Anti-avoidance legislation has been introduced to stop two types of tax planning which seek to avoid the inheritance tax ('IHT') charge when transferring property into a trust.

Who will be affected?

A settlor who retains a reversionary interest in a newly established trust. The reversionary interest is valued as part of their estate which limits the value transferred. This strategy was an intermediate planning stage in passing on assets to an ultimate beneficiary. The anti-avoidance measures establishes a chargeable event for IHT purposes when the reversionary interest comes to an end, either by gifting it away or by the individual taking the actual interest.

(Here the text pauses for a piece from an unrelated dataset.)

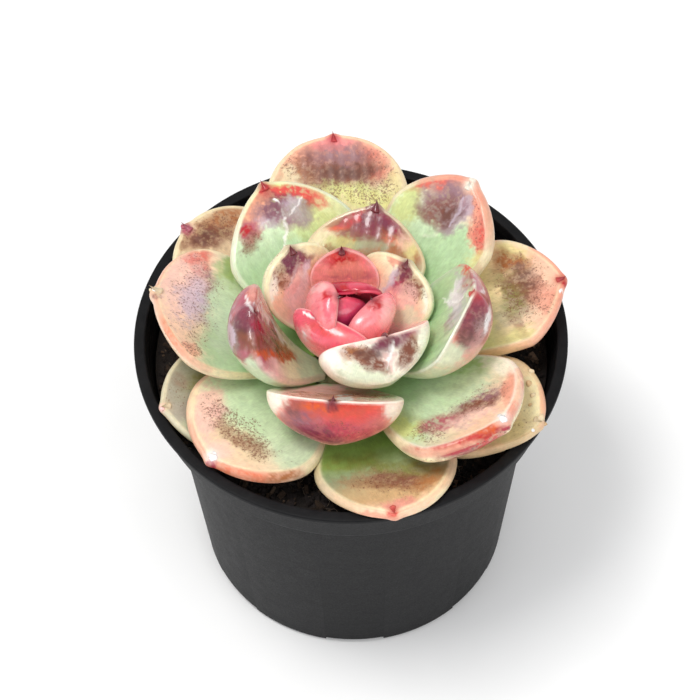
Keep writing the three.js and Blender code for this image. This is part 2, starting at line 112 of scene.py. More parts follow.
def noise(P, size, seed=0):
    """smooth noise from -1 to 1 with blobs of about the given size in mm"""
    p = np.asarray(P, float) / size
    i = np.floor(p)
    f = p - i
    u = f * f * (3 - 2 * f)
    out = 0
    for a in (0, 1):
        for b in (0, 1):
            for c in (0, 1):
                w = (u[:, 0] if a else 1 - u[:, 0]) * (u[:, 1] if b else 1 - u[:, 1]) * (u[:, 2] if c else 1 - u[:, 2])
                out = out + w * _hash(i[:, 0] + a, i[:, 1] + b, i[:, 2] + c, seed)
    return out


def fbm(P, size, seed=0, octaves=3):
    out, amp, tot = 0, 1.0, 0
    for o in range(octaves):
        out = out + amp * noise(P, size / 2 ** o, seed + 17 * o)
        tot += amp
        amp *= 0.55
    return out / tot


def new_mesh(name, V, F, material, smooth=True):
    me = bpy.data.meshes.new(name)
    me.from_pydata((np.asarray(V) * MM).tolist(), [], [list(f) for f in F])
    me.update()
    ob = bpy.data.objects.new(name, me)
    bpy.context.scene.collection.objects.link(ob)
    if smooth:
        me.polygons.foreach_set("use_smooth", [True] * len(me.polygons))
    me.materials.append(material)
    return ob


def set_attr(ob, name, kind, values):
    a = ob.data.attributes.new(name, kind, "POINT")
    if kind == "FLOAT_COLOR":
        v = np.ones((len(values), 4), np.float32)
        v[:, :3] = values
        a.data.foreach_set("color", v.ravel())
    elif kind == "FLOAT_VECTOR":
        a.data.foreach_set("vector", np.asarray(values, np.float32).ravel())
    else:
        a.data.foreach_set("value", np.asarray(values, np.float32).ravel())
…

A UK domiciled individual purchasing a right to income from an offshore excluded property trust (a trust interest established by a non-UK domiciled individual). The benefit of such a trust is that foreign assets held in the trust are outside the scope of IHT. As such, the purchaser's acquired trust interest immediately falls outside his IHT estate. Here, the anti-avoidance measures simply reverse the tax advantages and so defeat the tax planning. Where a UK domiciled person purchases an interest from an excluded property trust by way of an arm's length transaction, that interest will now fall into their estate.

When?

The anti-avoidance legislation prevents a tax advantage for anyone establishing the arrangement on or after 9 December 2009.

Where either of the planning strategies has been implemented prior to 9 December, the tax advantages should remain.

Our view

Although the anti-avoidance legislation takes away the benefit to individuals of setting up these structures in the future, those who have already implemented planning should still be able to benefit.